Objective: Extract every line where the string "scene" appears.

Dataset excerpt:
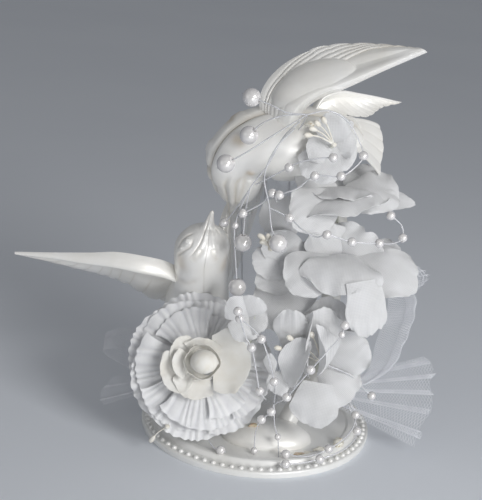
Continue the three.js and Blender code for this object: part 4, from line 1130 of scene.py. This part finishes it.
def tube(name, lines, diameter, radii=None, sides=3):
    """Round rods along lines of points, as one mesh; radii scale each rod along its way."""
    curve = bpy.data.curves.new(name, "CURVE")
    curve.dimensions = "3D"
    curve.bevel_depth = diameter / 2 * MM
    curve.bevel_resolution = sides
    curve.use_fill_caps = True
    for number, line in enumerate(lines):
        rod = curve.splines.new("POLY")
        rod.points.add(len(line) - 1)
        for i, (point, spot) in enumerate(zip(rod.points, line)):
            point.co = (*(np.asarray(spot) * MM), 1)
            point.radius = 1 if radii is None else radii[number][i]
    piece = bpy.data.objects.new(name, curve)
    bpy.context.scene.collection.objects.link(piece)
    select(piece)
    bpy.ops.object.convert(target="MESH")
    piece = bpy.context.object
    shade(piece, 60)
    return piece


def egg(name, middle, sizes, segments=48, rings=28):
    """A ball that is stretched to three sizes and moved to its place."""
    select()
    bpy.ops.mesh.primitive_uv_sphere_add(segments=segments, ring_count=rings, radius=0.5 * MM)
    piece = bpy.context.object
    piece.name = name
    bpy.ops.transform.resize(value=sizes)
    bpy.ops.transform.translate(value=tuple(Vector(middle) * MM))
    bpy.ops.object.transform_apply(location=True, scale=True)
    return piece


foot = egg("stand_foot", (5.5, -23, FLOOR_HEIGHT), (41, 26, 17), 64, 40)
cut_below(FLOOR_HEIGHT)
post_stops = [(14, -14, 8), (26, -4, 32), (30, 0, 62), (31, 1, 95), (28, 2, 110), (18, 3, 124)]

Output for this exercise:
Continue the three.js and Blender code for this object: part 4, from line 1130 of scene.py. This part finishes it.
    bpy.context.scene.collection.objects.link(piece)